Carnival

Carnival!

You might have been celebrating this occasion during the last week or so. It’s not celebrated much in English-speaking countries, except for Notting Hill and New Orleans, but in much of Continental Europe and South America, it’s quite a big deal. The celebrations occur before the Christian period of Lent: 40 days of abstinence and/or fasting before Easter. Carnival is a catharsis, one last big blowout before the austerity of Lent. While we do use the word carnival in English in a general sense to refer to a travelling circus or funfair, the word has its origins in the religious context. It seems to come from the Latin phrase carne vale, meaning farewell to meat, with people indulging themselves in as much meat as possible before giving it up for Lent. The phrase can also be translated as farewell to flesh, leading some to take that as a cue to get physical. And if they were planning on giving that up for Lent, why not? They could also point the word carnal as having a similar etymology to justify themselves.

But as I said, Carnival isn’t celebrated so much in the English-speaking world. It’s probably hard to get excited when the last day before Lent is known as Shrove Tuesday. Shrove comes from the word shrive, meaning to hear a confession or deliver penance. Shrive in turn from the Proto-Germanic skriban, meaning to decree or write (also the origin of words like script and scribe. Which kind of makes sense: putting something in writing makes it seem more solid, more real. Mardi Gras, now that sounds much more fun, largely because it’s French, but it probably doesn’t sound so attractive when you consider that it means Fat Tuesday.

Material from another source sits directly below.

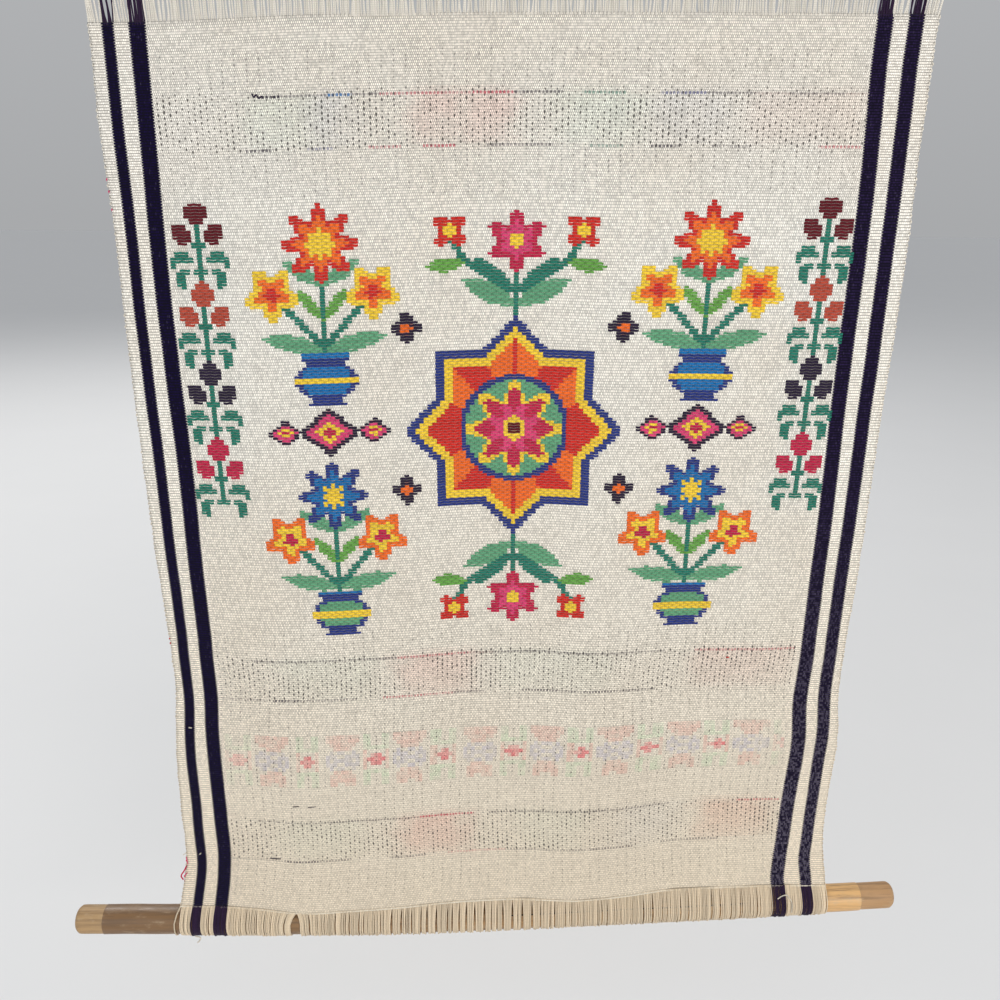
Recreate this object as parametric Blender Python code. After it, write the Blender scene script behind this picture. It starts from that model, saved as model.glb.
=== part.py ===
"""A handwoven wall hanging with a rod in its lower loops.

One striped web hangs almost flat. Its warp runs on past the weave at both ends: as free ends
at the top, and at the foot as loops that close round a natural wooden rod. The cloth's face
looks towards -Y and the wall is on the +Y side. The origin is at the middle of the top edge.
Metres, +Z up.
"""

import math
import random

import bmesh
import bpy
import numpy as np

# The web
CLOTH_THICKNESS = 0.0012
CLOTH_ROWS = 36
CENTRE_COLUMNS = 22
TOP_FELL = -0.028  # mean height of the woven top edge
SEAM_GAP = 0.0003  # between the web and each strip that roots the warp

# Outline of the web, from the top down: height, left selvedge, right selvedge
SELVEDGES = (
    (-0.028, -0.2305, 0.2310),
    (-0.090, -0.2302, 0.2296),
    (-0.130, -0.2282, 0.2296),
    (-0.200, -0.2268, 0.2280),
    (-0.270, -0.2248, 0.2257),
    (-0.345, -0.2224, 0.2241),
    (-0.400, -0.2198, 0.2220),
    (-0.430, -0.2186, 0.2202),
    (-0.462, -0.2214, 0.2226),
    (-0.524, -0.2223, 0.2212),
    (-0.556, -0.2220, 0.2230),
    (-0.600, -0.2298, 0.2300),
)

# Top edge: place across, rise above the mean
TOP_EDGE = (
    (-0.230, -0.0052),
    (-0.200, -0.0044),
    (-0.117, -0.0002),
    (-0.009, 0.0026),
    (0.100, 0.0039),
    (0.230, 0.0044),
)

# Lower edge of the weave: place across, height, how far it stands forward over the rod
FOOT_EDGE = (
    (-0.231, -0.5999, 0.0000),
    (-0.195, -0.6013, 0.0002),
    (-0.171, -0.6033, 0.0008),
    (-0.146, -0.6058, 0.0020),
    (-0.118, -0.6050, 0.0014),
    (-0.075, -0.6020, 0.0008),
    (-0.019, -0.5968, 0.0000),
    (0.010, -0.5962, 0.0000),
    (0.053, -0.5978, 0.0006),
    (0.081, -0.5952, 0.0000),
    (0.109, -0.5904, 0.0000),
    (0.138, -0.5885, 0.0000),
    (0.195, -0.5869, 0.0000),
    (0.230, -0.5872, 0.0000),
)

# Dark warp stripes, measured in from their selvedge:
# side, near border at the top and at the foot, far border at the top and at the foot
STRIPES = (
    (-1, 0.0070, 0.0070, 0.0129, 0.0132),
    (-1, 0.0215, 0.0214, 0.0300, 0.0300),
    (1, 0.0080, 0.0080, 0.0160, 0.0156),
    (1, 0.0250, 0.0240, 0.0334, 0.0332),
)

# Soft folds of the hanging web: place across, height, half width, half height, depth forward
FOLDS = (
    (-0.232, -0.395, 0.045, 0.060, -0.0022),
    (0.230, -0.390, 0.050, 0.042, -0.0026),
    (0.232, -0.470, 0.040, 0.040, 0.0018),
    (0.226, -0.550, 0.035, 0.035, -0.0014),
    (-0.226, -0.540, 0.030, 0.045, 0.0012),
    (-0.060, -0.330, 0.120, 0.200, 0.0016),
    (0.120, -0.250, 0.090, 0.210, -0.0014),
    (-0.160, -0.130, 0.080, 0.100, -0.0010),
)
SWELL_HEIGHT = 0.035  # how far up the web its swell over the rod fades out

# Warp outside the weave
STRIP_HEIGHT = 0.0020
STRIP_THICKNESS = 0.0012
LOCK_THICKNESS = 0.0008
LOCKS_IN_BAND = (2, 1, 2, 2, 48, 2, 2, 1, 2)  # margin, stripe, gap, stripe, centre and back
BAND_IS_DARK = (False, True, False, True, False, True, False, True, False)
LOCK_FILL = (0.66, 0.84)  # part of its pitch that a lock takes, least and most
LOCK_PLACE = (0.35, 0.65)  # part of the rest that lies on its left, least and most
TOP_LOCK_STEPS = 2
TOP_LOCK_SWAY = 0.0005
TOP_LOCK_TAPER = 0.15
TOP_CUT_SLACK = 0.0015  # how far below the top edge a lock may be cut
TOP_FULL_LOCK = 7  # each lock of this count reaches the top edge
LOOP_STEPS = 10
LOOP_WANDER = 0.0007
LOOP_SPREAD = 0.012  # the loops lie this part wider on the rod than at the weave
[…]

As for the word Lent, it comes from the West Germanic langitinaz, meaning long days or lengthening of days, which makes sense as it occurs in spring, but it’s probably not what you want to focus on when you’re fasting. And perhaps you are fasting, as it’s now Lent, and many Christians worldwide still give something up. Give up meaning relinquish, pass something on to someone else. Interestingly, give up is basically a direct translation of surrender, coming from the French sur (on, above) and rendre (give). Which is what you’re doing when you give something up, surrendering it, perhaps temporarily.

So if you are giving anything up for Lent, hopefully you got it all out of your system at Carnival!

5 thoughts on “Carnival

  1. I dunno. “Fat Tuesday” sounds alright to me. Fat Tuesday; Huge Tuesday; a BIG day! Something i’d mark on my calendar, for sure!
    “Carnival ” is a great word. Conjures up all sorts of excitement. I have this amazing book -which i found at an op-shop- entitled with that very word , and contains information on the origins of such celebrations, along with amazing photographs of various manifestations of the “carnival” all over the globe. It’s by Alexander Orloff. Very interesting book.
    Fascinating to read of the origins of the word, anyway. “Carne Vale”…sounds like a vegetarian celebration 😉 (As a herbivore, perhaps i *should* mark some day on the calendar for such a thing…it’d probably only be an excuse to drink, however..)
    Did you ever watch that series, ‘Carnivàle’ ? Bloody dark and disturbing, but excellent.
    The very word “carnival” seems ( to me, at least) to embody both the colour & celebration side of things and a darkness and mystery all at once.

    Liked by 1 person

    • I always meant to watch ‘Carnivàle,’ but never got round to it before it got cancelled, and then I didn’t have the heart to, knowing I’d never see a satisfying resolution. It definitely seemed to really explore the dark side of carnival though. You’re right, there’s always a sense of mystery or transgression involved: like Hallowe’en.

      Liked by 1 person

      • ‘Carnivàle’ actually ended on a rather disappointing note…or so i felt, anyway. ( I won’t spoil it in case you do get around to watching it at some stage 😉 ). But yes, VERY dark. It was aesthetically beautiful; amazing sets and scenery; well filmed, etc. But super dark. There are some pretty disturbing scenes that i don’t think i’d like to rewatch. I’d really have to be in the right mood to watch it these days. But still, a fascinating show nevertheless!

        Liked by 1 person

  2. I had sausage for “Fat Tuesday” not pancakes but I am not of the persuasion to give up anything, so it was just an excuse to eat even more and eat far more unhealthy. Interesting carnival means “farewell to meat” . I know a few Catholics who give up meat but I didn’t know there was a direct correlation between the celebration name and the actual subsequent actions. One of the reasons I love you blog Niall, is that I actually learn a thing or two. That is if it sticks to my little Teflon coated pea brain. THANX. ~~dru~~

    Liked by 1 person

    • I’m always glad to supply morsel of interesting information! I don’t know many adults who give anything up anymore, and most people would struggle to give up meat for so long, though here in Ireland a lot of children still give up sweets. I remember how satisfying it was to finally blow out on Easter Sunday! I remember one year buying sweets throughout Lent and eating them all with my eggs on Easter Sunday and Monday. Well worth the abstinence!